Using the data below, output the first line and every line after it up to and including the line containing "asphalt-coated mat: black", exactly as written and with nothing added.

######

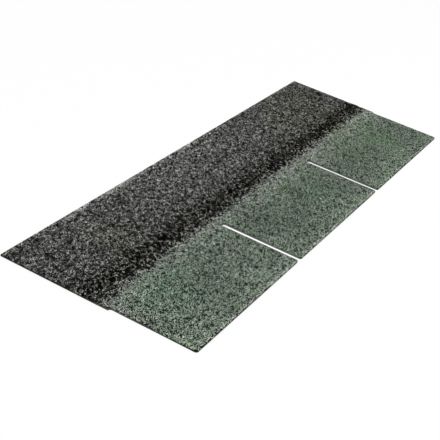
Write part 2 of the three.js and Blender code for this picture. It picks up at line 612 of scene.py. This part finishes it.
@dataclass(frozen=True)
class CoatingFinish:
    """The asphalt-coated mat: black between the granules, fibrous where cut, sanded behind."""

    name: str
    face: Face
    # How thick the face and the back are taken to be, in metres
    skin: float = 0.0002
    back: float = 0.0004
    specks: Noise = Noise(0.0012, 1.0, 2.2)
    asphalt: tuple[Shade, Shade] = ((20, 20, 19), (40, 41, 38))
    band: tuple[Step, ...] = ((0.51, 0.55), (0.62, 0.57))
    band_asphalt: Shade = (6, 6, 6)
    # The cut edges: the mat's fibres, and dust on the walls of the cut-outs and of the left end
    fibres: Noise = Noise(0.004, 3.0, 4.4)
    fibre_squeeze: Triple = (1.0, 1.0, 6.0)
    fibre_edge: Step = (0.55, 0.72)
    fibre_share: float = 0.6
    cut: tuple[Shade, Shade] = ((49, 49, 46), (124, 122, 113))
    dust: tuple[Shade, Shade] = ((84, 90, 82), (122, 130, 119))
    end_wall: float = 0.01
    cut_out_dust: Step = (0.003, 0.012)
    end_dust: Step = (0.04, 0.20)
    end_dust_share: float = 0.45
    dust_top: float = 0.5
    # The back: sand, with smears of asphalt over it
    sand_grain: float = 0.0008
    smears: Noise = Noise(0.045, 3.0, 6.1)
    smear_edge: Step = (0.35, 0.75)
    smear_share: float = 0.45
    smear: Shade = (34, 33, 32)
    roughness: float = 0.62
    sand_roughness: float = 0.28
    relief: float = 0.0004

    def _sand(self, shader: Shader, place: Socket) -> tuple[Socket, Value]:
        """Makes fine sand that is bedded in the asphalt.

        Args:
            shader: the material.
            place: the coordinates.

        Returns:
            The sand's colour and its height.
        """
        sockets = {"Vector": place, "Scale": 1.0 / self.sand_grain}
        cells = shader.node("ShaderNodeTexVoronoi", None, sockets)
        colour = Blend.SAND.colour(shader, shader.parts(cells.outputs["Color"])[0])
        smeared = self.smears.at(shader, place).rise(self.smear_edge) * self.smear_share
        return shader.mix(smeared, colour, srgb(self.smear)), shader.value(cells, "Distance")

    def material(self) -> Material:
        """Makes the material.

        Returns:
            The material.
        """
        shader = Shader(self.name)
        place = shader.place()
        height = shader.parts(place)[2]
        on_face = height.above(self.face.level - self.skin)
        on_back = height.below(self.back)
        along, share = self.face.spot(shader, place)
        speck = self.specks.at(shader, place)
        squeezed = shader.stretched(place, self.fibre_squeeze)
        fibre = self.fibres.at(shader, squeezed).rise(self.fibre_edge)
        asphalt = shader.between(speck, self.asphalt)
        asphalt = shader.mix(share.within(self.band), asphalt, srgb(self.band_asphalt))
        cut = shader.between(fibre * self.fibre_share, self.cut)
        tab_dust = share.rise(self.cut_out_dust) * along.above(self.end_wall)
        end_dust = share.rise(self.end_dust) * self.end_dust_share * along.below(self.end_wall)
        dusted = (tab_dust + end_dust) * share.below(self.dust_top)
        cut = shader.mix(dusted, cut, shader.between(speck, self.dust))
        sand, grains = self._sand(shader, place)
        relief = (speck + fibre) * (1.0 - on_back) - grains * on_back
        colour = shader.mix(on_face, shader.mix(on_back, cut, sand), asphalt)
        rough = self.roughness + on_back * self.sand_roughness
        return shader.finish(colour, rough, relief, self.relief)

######

● **FINISHED TASK**:
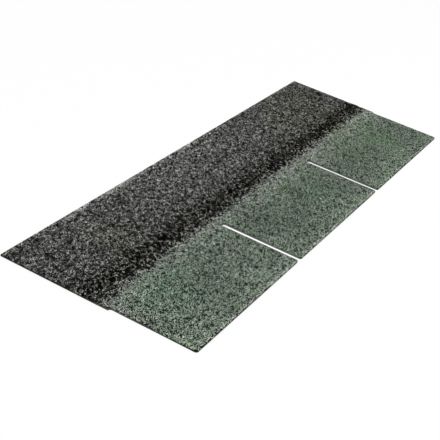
Write part 2 of the three.js and Blender code for this picture. It picks up at line 612 of scene.py. This part finishes it.
@dataclass(frozen=True)
class CoatingFinish:
    """The asphalt-coated mat: black between the granules, fibrous where cut, sanded behind."""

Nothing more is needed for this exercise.